━━━ PROVIDED RECORDS
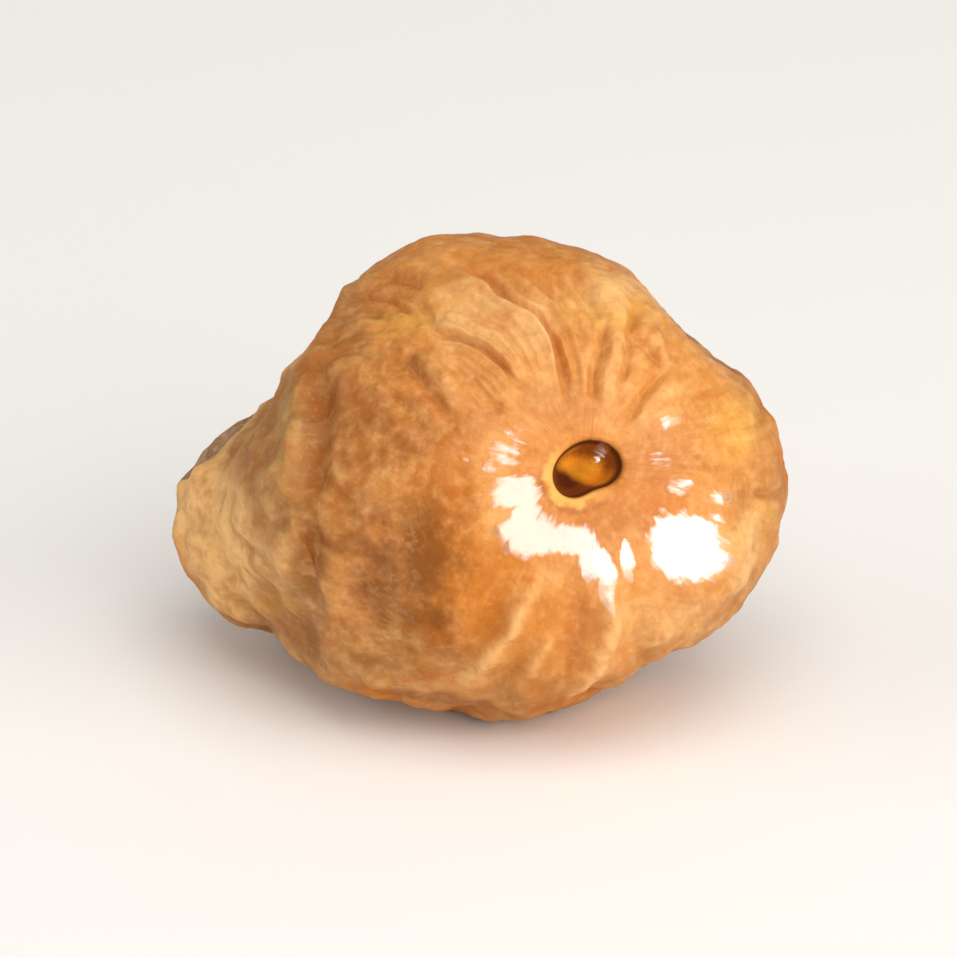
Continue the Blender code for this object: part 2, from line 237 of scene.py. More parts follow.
# Creases seen from the front: depth, half width, lobe beside it (left of the run if positive,
# right if negative) and points, all in millimetres.
CREASES = (
    (0.85, 0.38, -0.55, ((-6.5, 17.2), (-5.1, 16.2), (-3.8, 15.2), (-2.5, 14.1), (-0.5, 13.2),
                         (0.7, 11.9), (1.2, 10.5), (1.7, 8.7), (1.9, 6.5))),
    (0.40, 0.50, -0.15, ((-2.2, 12.6), (-0.6, 11.4), (0.3, 9.6), (0.8, 7.8))),
    (0.75, 0.29, 0.55, ((-8.3, 12.5), (-7.9, 11.4), (-6.3, 11.1), (-5.1, 10.7), (-4.0, 9.9),
                        (-2.9, 8.9), (-1.8, 7.4))),
    (0.45, 0.38, 0.25, ((-10.1, 14.5), (-9.1, 13.8), (-8.5, 12.8), (-7.8, 11.9))),
    (0.75, 0.36, 0.18, ((-15.0, 14.2), (-13.2, 14.6), (-11.6, 14.3), (-10.1, 13.6), (-9.0, 12.5))),
    (0.65, 0.36, 0.16, ((-14.6, 14.9), (-12.5, 15.2), (-10.6, 14.7), (-9.3, 14.0))),
    (0.70, 0.36, 0.16, ((-16.1, 12.3), (-14.7, 13.2), (-13.2, 13.4), (-11.6, 12.7))),
    (0.60, 0.36, 0.15, ((-13.6, 15.7), (-11.8, 16.1), (-10.0, 15.6), (-8.7, 14.6))),
    (0.45, 0.45, 0.25, ((-9.9, 9.6), (-8.9, 8.0), (-7.6, 6.4), (-6.6, 4.6))),
    (0.40, 0.45, 0.20, ((-7.6, 9.3), (-5.6, 8.3), (-3.8, 6.5), (-2.8, 5.0))),
    (0.55, 0.85, 0.0, ((-11.8, 7.9), (-10.5, 6.1), (-9.2, 4.7), (-8.0, 2.9))),
    (0.60, 0.50, 0.35, ((2.0, 16.8), (3.2, 14.9), (4.2, 13.6), (4.6, 11.9))),
    (0.75, 0.36, 0.35, ((6.4, 11.7), (7.4, 10.7), (8.3, 9.8), (9.2, 8.8))),
    (0.60, 0.45, 0.40, ((4.9, 12.6), (4.5, 10.6), (4.0, 8.2), (3.8, 5.8))),
    (0.50, 0.45, -0.35, ((6.6, 14.8), (7.0, 12.4), (6.4, 9.6), (5.7, 6.6))),
    (0.45, 0.40, 0.30, ((9.2, 8.8), (8.3, 7.4), (7.2, 6.0), (6.3, 4.8))),
    (0.40, 0.45, -0.20, ((8.6, 13.2), (9.4, 11.2), (10.1, 9.2))),
    (0.60, 0.85, 0.0, ((2.4, -7.8), (2.9, -9.8), (2.6, -12.0), (0.6, -14.6))),
    (0.35, 0.80, 0.0, ((7.2, -8.4), (7.6, -10.5), (7.0, -12.8))),
    (0.35, 0.90, 0.0, ((-2.4, -7.4), (-3.6, -10.4), (-6.2, -13.1))),
    (0.75, 0.45, 0.0, ((19.2, -0.5), (17.2, -0.7), (15.6, -0.4))),
    (1.35, 1.05, 0.0, ((-15.8, 10.3), (-16.3, 7.5), (-16.7, 4.5), (-17.2, 2.2), (-17.4, -1.2))),
    (1.15, 1.10, 0.0, ((-17.4, -1.2), (-17.5, -4.7), (-17.2, -6.9), (-17.2, -11.0))),
    (0.50, 0.80, 0.0, ((-21.0, 2.9), (-21.4, -0.9))),
)
CORNER_CUTS = 2
CORNER_SHARE = 0.25

# A lobe's crest beside its crease and its slopes towards it and away, in half widths of the crease.
LOBE_OFF = 1.7
LOBE_SLOPES = (1.1, 4.5)

# How lines fade at their ends: over what share of their run, and what is left at the start and end.
CREASE_ENDS = (0.25, 0.25, 0.25)
FLOW_ENDS = (0.3, 0.0, 0.0)
RIDGE_ENDS = (0.3, 0.3, 0.0)

# Fine lines that fill the lobes between two creases: the creases' rows and how many lines.
FLOWS = ((0, 2, 4), (2, 9, 3), (0, 11, 3), (4, 6, 2), (7, 5, 2), (5, 4, 1), (0, 13, 1))
FLOW_DEPTH = 0.36
FLOW_HALF_WIDTH = 0.32
FLOW_POINTS = 9

# Soft ridges seen from the front: height, half width and points, in millimetres.
RIDGES = (
    (0.65, 0.75, ((0.4, -6.6), (-0.4, -7.6), (-1.2, -8.9), (-2.3, -11.1), (-4.5, -13.5), (-6.6, -15.5))),
    (0.65, 0.70, ((4.9, -7.4), (5.2, -8.9), (5.3, -11.4), (4.3, -13.5), (1.5, -16.3))),
    (0.35, 0.60, ((-1.6, -14.4), (-0.2, -13.0), (0.9, -10.6))),
)
# The share of a ridge's half width on its crest that gets a painted highlight.
CREST_SHARE = 0.6

# How far the lines above and the tints below wander from where they are given, in millimetres.
FOLD_WOBBLE = 0.28
TINT_WOBBLE = 0.56

# Where traced folds take over from pleats and wrinkles, seen from the front: strength, middle and
# half sizes in millimetres, and how much of each they take away.
TRACED = ((1.0, (-4.5, 11.5), (9.5, 7.0)), (1.0, (1.5, -12.0), (8.0, 5.0)))
TRACED_OFF_PLEATS = 0.9
TRACED_OFF_WRINKLES = 0.7

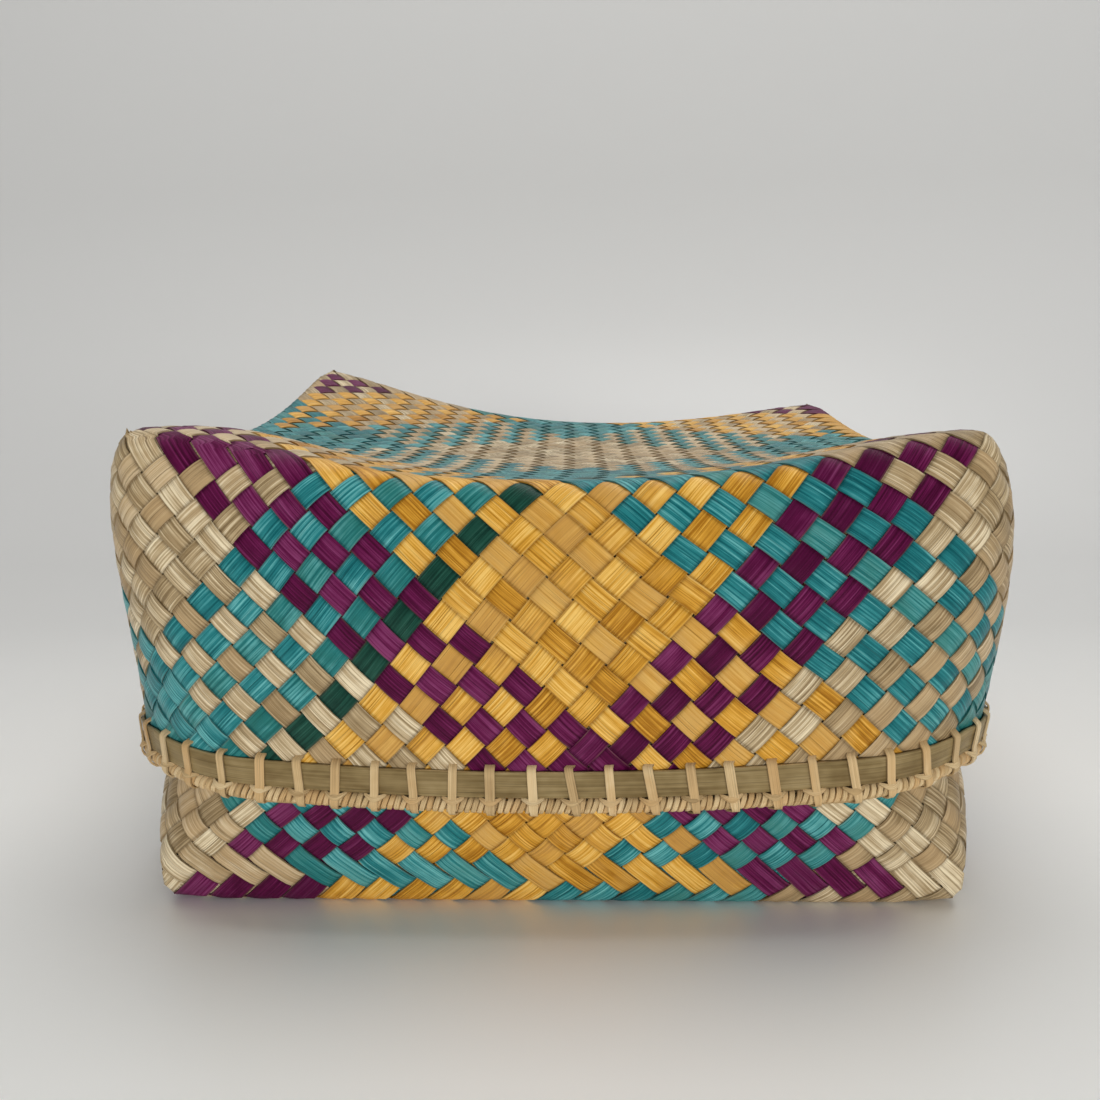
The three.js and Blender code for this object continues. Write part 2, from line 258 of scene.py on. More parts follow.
━━━━━━
Give an exact repetition of all the material.

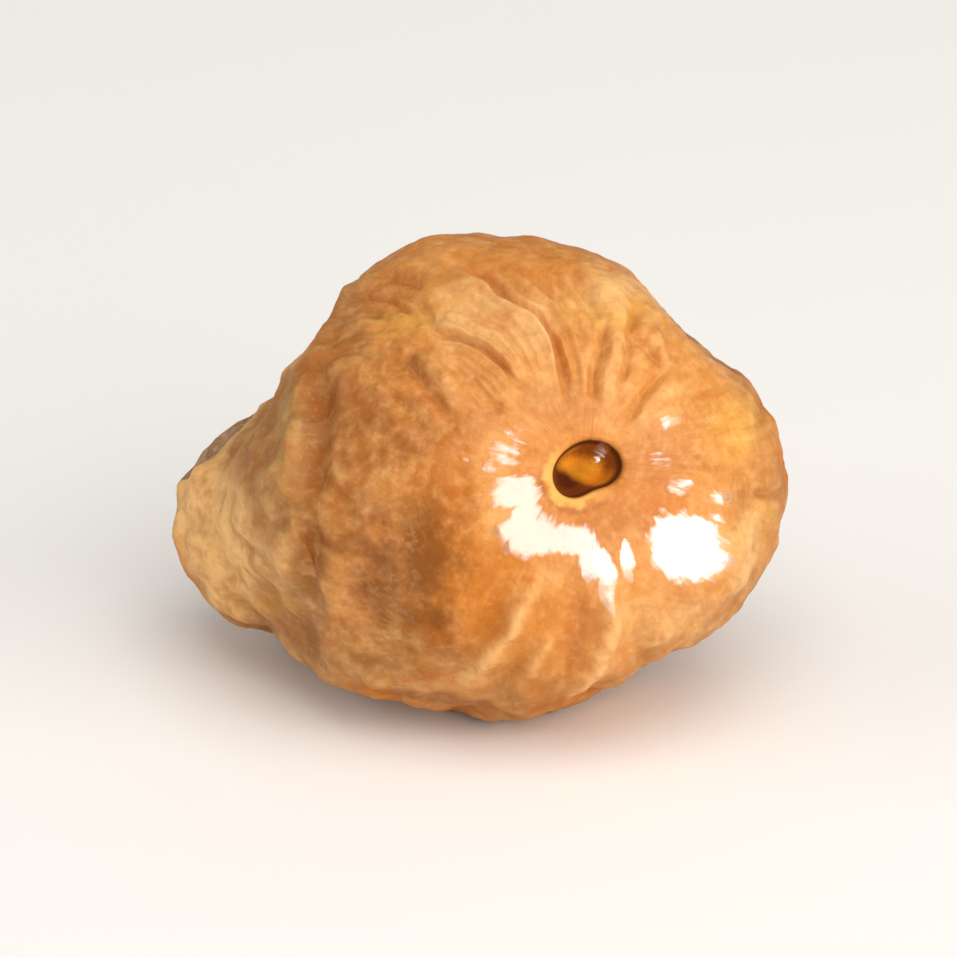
Continue the Blender code for this object: part 2, from line 237 of scene.py. More parts follow.
# Creases seen from the front: depth, half width, lobe beside it (left of the run if positive,
# right if negative) and points, all in millimetres.
CREASES = (
    (0.85, 0.38, -0.55, ((-6.5, 17.2), (-5.1, 16.2), (-3.8, 15.2), (-2.5, 14.1), (-0.5, 13.2),
                         (0.7, 11.9), (1.2, 10.5), (1.7, 8.7), (1.9, 6.5))),
    (0.40, 0.50, -0.15, ((-2.2, 12.6), (-0.6, 11.4), (0.3, 9.6), (0.8, 7.8))),
    (0.75, 0.29, 0.55, ((-8.3, 12.5), (-7.9, 11.4), (-6.3, 11.1), (-5.1, 10.7), (-4.0, 9.9),
                        (-2.9, 8.9), (-1.8, 7.4))),
    (0.45, 0.38, 0.25, ((-10.1, 14.5), (-9.1, 13.8), (-8.5, 12.8), (-7.8, 11.9))),
    (0.75, 0.36, 0.18, ((-15.0, 14.2), (-13.2, 14.6), (-11.6, 14.3), (-10.1, 13.6), (-9.0, 12.5))),
    (0.65, 0.36, 0.16, ((-14.6, 14.9), (-12.5, 15.2), (-10.6, 14.7), (-9.3, 14.0))),
    (0.70, 0.36, 0.16, ((-16.1, 12.3), (-14.7, 13.2), (-13.2, 13.4), (-11.6, 12.7))),
    (0.60, 0.36, 0.15, ((-13.6, 15.7), (-11.8, 16.1), (-10.0, 15.6), (-8.7, 14.6))),
    (0.45, 0.45, 0.25, ((-9.9, 9.6), (-8.9, 8.0), (-7.6, 6.4), (-6.6, 4.6))),
    (0.40, 0.45, 0.20, ((-7.6, 9.3), (-5.6, 8.3), (-3.8, 6.5), (-2.8, 5.0))),
    (0.55, 0.85, 0.0, ((-11.8, 7.9), (-10.5, 6.1), (-9.2, 4.7), (-8.0, 2.9))),
    (0.60, 0.50, 0.35, ((2.0, 16.8), (3.2, 14.9), (4.2, 13.6), (4.6, 11.9))),
    (0.75, 0.36, 0.35, ((6.4, 11.7), (7.4, 10.7), (8.3, 9.8), (9.2, 8.8))),
    (0.60, 0.45, 0.40, ((4.9, 12.6), (4.5, 10.6), (4.0, 8.2), (3.8, 5.8))),
    (0.50, 0.45, -0.35, ((6.6, 14.8), (7.0, 12.4), (6.4, 9.6), (5.7, 6.6))),
    (0.45, 0.40, 0.30, ((9.2, 8.8), (8.3, 7.4), (7.2, 6.0), (6.3, 4.8))),
    (0.40, 0.45, -0.20, ((8.6, 13.2), (9.4, 11.2), (10.1, 9.2))),
    (0.60, 0.85, 0.0, ((2.4, -7.8), (2.9, -9.8), (2.6, -12.0), (0.6, -14.6))),
    (0.35, 0.80, 0.0, ((7.2, -8.4), (7.6, -10.5), (7.0, -12.8))),
    (0.35, 0.90, 0.0, ((-2.4, -7.4), (-3.6, -10.4), (-6.2, -13.1))),
    (0.75, 0.45, 0.0, ((19.2, -0.5), (17.2, -0.7), (15.6, -0.4))),
    (1.35, 1.05, 0.0, ((-15.8, 10.3), (-16.3, 7.5), (-16.7, 4.5), (-17.2, 2.2), (-17.4, -1.2))),
    (1.15, 1.10, 0.0, ((-17.4, -1.2), (-17.5, -4.7), (-17.2, -6.9), (-17.2, -11.0))),
    (0.50, 0.80, 0.0, ((-21.0, 2.9), (-21.4, -0.9))),
)
CORNER_CUTS = 2
CORNER_SHARE = 0.25

# A lobe's crest beside its crease and its slopes towards it and away, in half widths of the crease.
LOBE_OFF = 1.7
LOBE_SLOPES = (1.1, 4.5)

# How lines fade at their ends: over what share of their run, and what is left at the start and end.
CREASE_ENDS = (0.25, 0.25, 0.25)
FLOW_ENDS = (0.3, 0.0, 0.0)
RIDGE_ENDS = (0.3, 0.3, 0.0)

# Fine lines that fill the lobes between two creases: the creases' rows and how many lines.
FLOWS = ((0, 2, 4), (2, 9, 3), (0, 11, 3), (4, 6, 2), (7, 5, 2), (5, 4, 1), (0, 13, 1))
FLOW_DEPTH = 0.36
FLOW_HALF_WIDTH = 0.32
FLOW_POINTS = 9

# Soft ridges seen from the front: height, half width and points, in millimetres.
RIDGES = (
    (0.65, 0.75, ((0.4, -6.6), (-0.4, -7.6), (-1.2, -8.9), (-2.3, -11.1), (-4.5, -13.5), (-6.6, -15.5))),
    (0.65, 0.70, ((4.9, -7.4), (5.2, -8.9), (5.3, -11.4), (4.3, -13.5), (1.5, -16.3))),
    (0.35, 0.60, ((-1.6, -14.4), (-0.2, -13.0), (0.9, -10.6))),
)
# The share of a ridge's half width on its crest that gets a painted highlight.
CREST_SHARE = 0.6

# How far the lines above and the tints below wander from where they are given, in millimetres.
FOLD_WOBBLE = 0.28
TINT_WOBBLE = 0.56

# Where traced folds take over from pleats and wrinkles, seen from the front: strength, middle and
# half sizes in millimetres, and how much of each they take away.
TRACED = ((1.0, (-4.5, 11.5), (9.5, 7.0)), (1.0, (1.5, -12.0), (8.0, 5.0)))
TRACED_OFF_PLEATS = 0.9
TRACED_OFF_WRINKLES = 0.7

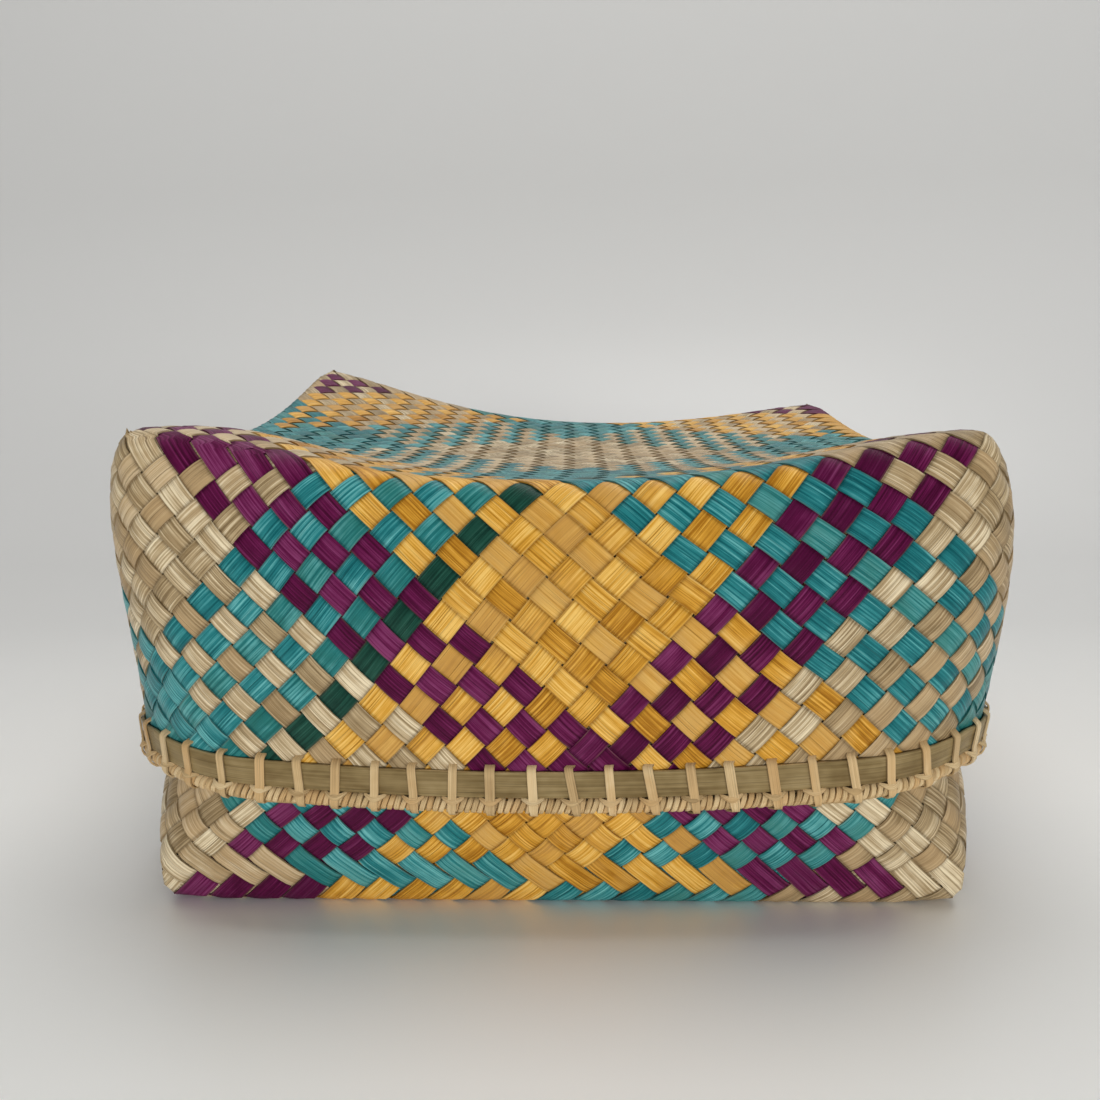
The three.js and Blender code for this object continues. Write part 2, from line 258 of scene.py on. More parts follow.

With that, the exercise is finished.